• [Work required] Copy the lines that follow, keeping every character the same.

• [Available data]
** START **

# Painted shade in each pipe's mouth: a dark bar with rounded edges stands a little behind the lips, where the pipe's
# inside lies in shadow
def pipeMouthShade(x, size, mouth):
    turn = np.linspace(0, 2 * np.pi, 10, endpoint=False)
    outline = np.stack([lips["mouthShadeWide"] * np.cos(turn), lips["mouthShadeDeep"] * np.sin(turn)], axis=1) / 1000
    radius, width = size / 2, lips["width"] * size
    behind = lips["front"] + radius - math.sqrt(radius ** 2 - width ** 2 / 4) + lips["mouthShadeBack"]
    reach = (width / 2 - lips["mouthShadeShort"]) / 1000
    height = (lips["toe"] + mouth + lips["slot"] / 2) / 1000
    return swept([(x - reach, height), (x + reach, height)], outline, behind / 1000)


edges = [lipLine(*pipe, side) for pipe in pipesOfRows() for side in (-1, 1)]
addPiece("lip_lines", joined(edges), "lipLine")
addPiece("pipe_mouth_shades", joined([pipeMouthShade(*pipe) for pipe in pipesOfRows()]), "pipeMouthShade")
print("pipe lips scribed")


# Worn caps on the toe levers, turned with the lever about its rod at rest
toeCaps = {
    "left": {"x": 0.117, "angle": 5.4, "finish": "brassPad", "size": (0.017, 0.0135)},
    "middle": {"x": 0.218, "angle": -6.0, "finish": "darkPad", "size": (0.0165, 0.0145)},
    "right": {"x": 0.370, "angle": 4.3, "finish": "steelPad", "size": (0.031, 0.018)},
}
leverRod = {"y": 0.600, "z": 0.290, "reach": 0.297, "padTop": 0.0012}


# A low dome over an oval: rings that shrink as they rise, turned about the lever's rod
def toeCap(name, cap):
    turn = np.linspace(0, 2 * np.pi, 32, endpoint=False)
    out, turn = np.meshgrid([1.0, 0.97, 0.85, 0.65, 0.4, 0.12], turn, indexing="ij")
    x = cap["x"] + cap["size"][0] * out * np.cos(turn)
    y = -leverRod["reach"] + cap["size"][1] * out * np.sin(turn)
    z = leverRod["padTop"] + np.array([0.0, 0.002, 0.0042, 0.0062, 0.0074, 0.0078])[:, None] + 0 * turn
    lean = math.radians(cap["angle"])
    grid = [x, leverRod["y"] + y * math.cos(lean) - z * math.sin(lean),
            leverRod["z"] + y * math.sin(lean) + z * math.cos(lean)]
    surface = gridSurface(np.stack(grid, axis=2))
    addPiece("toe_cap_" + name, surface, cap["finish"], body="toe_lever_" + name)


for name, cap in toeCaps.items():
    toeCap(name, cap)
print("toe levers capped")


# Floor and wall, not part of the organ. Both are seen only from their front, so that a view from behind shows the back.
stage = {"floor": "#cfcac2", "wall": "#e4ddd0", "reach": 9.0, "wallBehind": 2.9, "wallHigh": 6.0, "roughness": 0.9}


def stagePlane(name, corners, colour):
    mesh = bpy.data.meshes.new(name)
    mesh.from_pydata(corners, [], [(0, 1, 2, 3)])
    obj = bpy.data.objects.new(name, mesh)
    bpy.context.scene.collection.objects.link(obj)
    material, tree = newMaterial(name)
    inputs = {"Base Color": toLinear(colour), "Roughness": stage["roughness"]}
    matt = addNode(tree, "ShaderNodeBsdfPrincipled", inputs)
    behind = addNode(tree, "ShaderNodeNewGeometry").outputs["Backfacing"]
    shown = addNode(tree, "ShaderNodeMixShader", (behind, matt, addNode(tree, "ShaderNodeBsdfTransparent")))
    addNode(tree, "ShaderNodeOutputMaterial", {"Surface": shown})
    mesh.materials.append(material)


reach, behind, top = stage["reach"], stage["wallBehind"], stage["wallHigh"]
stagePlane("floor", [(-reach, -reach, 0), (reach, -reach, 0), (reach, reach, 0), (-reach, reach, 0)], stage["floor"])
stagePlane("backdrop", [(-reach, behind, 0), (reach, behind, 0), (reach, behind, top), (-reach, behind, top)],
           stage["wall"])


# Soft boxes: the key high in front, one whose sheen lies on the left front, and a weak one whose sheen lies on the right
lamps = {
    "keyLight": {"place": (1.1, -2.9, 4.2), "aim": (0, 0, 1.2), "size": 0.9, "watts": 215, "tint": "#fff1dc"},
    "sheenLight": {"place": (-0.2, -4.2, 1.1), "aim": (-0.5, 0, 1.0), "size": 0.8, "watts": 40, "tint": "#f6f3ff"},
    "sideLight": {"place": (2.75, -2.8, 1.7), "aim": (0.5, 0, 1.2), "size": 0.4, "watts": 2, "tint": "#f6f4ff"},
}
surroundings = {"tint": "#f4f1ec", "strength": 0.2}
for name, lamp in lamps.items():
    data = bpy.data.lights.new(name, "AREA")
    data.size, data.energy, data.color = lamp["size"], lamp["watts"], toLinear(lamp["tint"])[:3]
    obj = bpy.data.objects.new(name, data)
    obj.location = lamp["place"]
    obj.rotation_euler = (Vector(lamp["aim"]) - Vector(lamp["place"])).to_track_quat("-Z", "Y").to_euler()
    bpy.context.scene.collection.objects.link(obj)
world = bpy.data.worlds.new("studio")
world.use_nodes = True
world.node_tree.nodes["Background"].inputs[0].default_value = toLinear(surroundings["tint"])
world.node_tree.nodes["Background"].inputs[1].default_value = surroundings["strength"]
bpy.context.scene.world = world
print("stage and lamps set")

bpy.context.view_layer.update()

** END **

• [In response]
# Painted shade in each pipe's mouth: a dark bar with rounded edges stands a little behind the lips, where the pipe's
# inside lies in shadow
def pipeMouthShade(x, size, mouth):
    turn = np.linspace(0, 2 * np.pi, 10, endpoint=False)
    outline = np.stack([lips["mouthShadeWide"] * np.cos(turn), lips["mouthShadeDeep"] * np.sin(turn)], axis=1) / 1000
    radius, width = size / 2, lips["width"] * size
    behind = lips["front"] + radius - math.sqrt(radius ** 2 - width ** 2 / 4) + lips["mouthShadeBack"]
    reach = (width / 2 - lips["mouthShadeShort"]) / 1000
    height = (lips["toe"] + mouth + lips["slot"] / 2) / 1000
    return swept([(x - reach, height), (x + reach, height)], outline, behind / 1000)


edges = [lipLine(*pipe, side) for pipe in pipesOfRows() for side in (-1, 1)]
addPiece("lip_lines", joined(edges), "lipLine")
addPiece("pipe_mouth_shades", joined([pipeMouthShade(*pipe) for pipe in pipesOfRows()]), "pipeMouthShade")
print("pipe lips scribed")


# Worn caps on the toe levers, turned with the lever about its rod at rest
toeCaps = {
    "left": {"x": 0.117, "angle": 5.4, "finish": "brassPad", "size": (0.017, 0.0135)},
    "middle": {"x": 0.218, "angle": -6.0, "finish": "darkPad", "size": (0.0165, 0.0145)},
    "right": {"x": 0.370, "angle": 4.3, "finish": "steelPad", "size": (0.031, 0.018)},
}
leverRod = {"y": 0.600, "z": 0.290, "reach": 0.297, "padTop": 0.0012}


# A low dome over an oval: rings that shrink as they rise, turned about the lever's rod
def toeCap(name, cap):
    turn = np.linspace(0, 2 * np.pi, 32, endpoint=False)
    out, turn = np.meshgrid([1.0, 0.97, 0.85, 0.65, 0.4, 0.12], turn, indexing="ij")
    x = cap["x"] + cap["size"][0] * out * np.cos(turn)
    y = -leverRod["reach"] + cap["size"][1] * out * np.sin(turn)
    z = leverRod["padTop"] + np.array([0.0, 0.002, 0.0042, 0.0062, 0.0074, 0.0078])[:, None] + 0 * turn
    lean = math.radians(cap["angle"])
    grid = [x, leverRod["y"] + y * math.cos(lean) - z * math.sin(lean),
            leverRod["z"] + y * math.sin(lean) + z * math.cos(lean)]
    surface = gridSurface(np.stack(grid, axis=2))
    addPiece("toe_cap_" + name, surface, cap["finish"], body="toe_lever_" + name)


for name, cap in toeCaps.items():
    toeCap(name, cap)
print("toe levers capped")


# Floor and wall, not part of the organ. Both are seen only from their front, so that a view from behind shows the back.
stage = {"floor": "#cfcac2", "wall": "#e4ddd0", "reach": 9.0, "wallBehind": 2.9, "wallHigh": 6.0, "roughness": 0.9}


def stagePlane(name, corners, colour):
    mesh = bpy.data.meshes.new(name)
    mesh.from_pydata(corners, [], [(0, 1, 2, 3)])
    obj = bpy.data.objects.new(name, mesh)
    bpy.context.scene.collection.objects.link(obj)
    material, tree = newMaterial(name)
    inputs = {"Base Color": toLinear(colour), "Roughness": stage["roughness"]}
    matt = addNode(tree, "ShaderNodeBsdfPrincipled", inputs)
    behind = addNode(tree, "ShaderNodeNewGeometry").outputs["Backfacing"]
    shown = addNode(tree, "ShaderNodeMixShader", (behind, matt, addNode(tree, "ShaderNodeBsdfTransparent")))
    addNode(tree, "ShaderNodeOutputMaterial", {"Surface": shown})
    mesh.materials.append(material)


reach, behind, top = stage["reach"], stage["wallBehind"], stage["wallHigh"]
stagePlane("floor", [(-reach, -reach, 0), (reach, -reach, 0), (reach, reach, 0), (-reach, reach, 0)], stage["floor"])
stagePlane("backdrop", [(-reach, behind, 0), (reach, behind, 0), (reach, behind, top), (-reach, behind, top)],
           stage["wall"])


# Soft boxes: the key high in front, one whose sheen lies on the left front, and a weak one whose sheen lies on the right
lamps = {
    "keyLight": {"place": (1.1, -2.9, 4.2), "aim": (0, 0, 1.2), "size": 0.9, "watts": 215, "tint": "#fff1dc"},
    "sheenLight": {"place": (-0.2, -4.2, 1.1), "aim": (-0.5, 0, 1.0), "size": 0.8, "watts": 40, "tint": "#f6f3ff"},
    "sideLight": {"place": (2.75, -2.8, 1.7), "aim": (0.5, 0, 1.2), "size": 0.4, "watts": 2, "tint": "#f6f4ff"},
}
surroundings = {"tint": "#f4f1ec", "strength": 0.2}
for name, lamp in lamps.items():
    data = bpy.data.lights.new(name, "AREA")
    data.size, data.energy, data.color = lamp["size"], lamp["watts"], toLinear(lamp["tint"])[:3]
    obj = bpy.data.objects.new(name, data)
    obj.location = lamp["place"]
    obj.rotation_euler = (Vector(lamp["aim"]) - Vector(lamp["place"])).to_track_quat("-Z", "Y").to_euler()
    bpy.context.scene.collection.objects.link(obj)
world = bpy.data.worlds.new("studio")
world.use_nodes = True
world.node_tree.nodes["Background"].inputs[0].default_value = toLinear(surroundings["tint"])
world.node_tree.nodes["Background"].inputs[1].default_value = surroundings["strength"]
bpy.context.scene.world = world
print("stage and lamps set")

bpy.context.view_layer.update()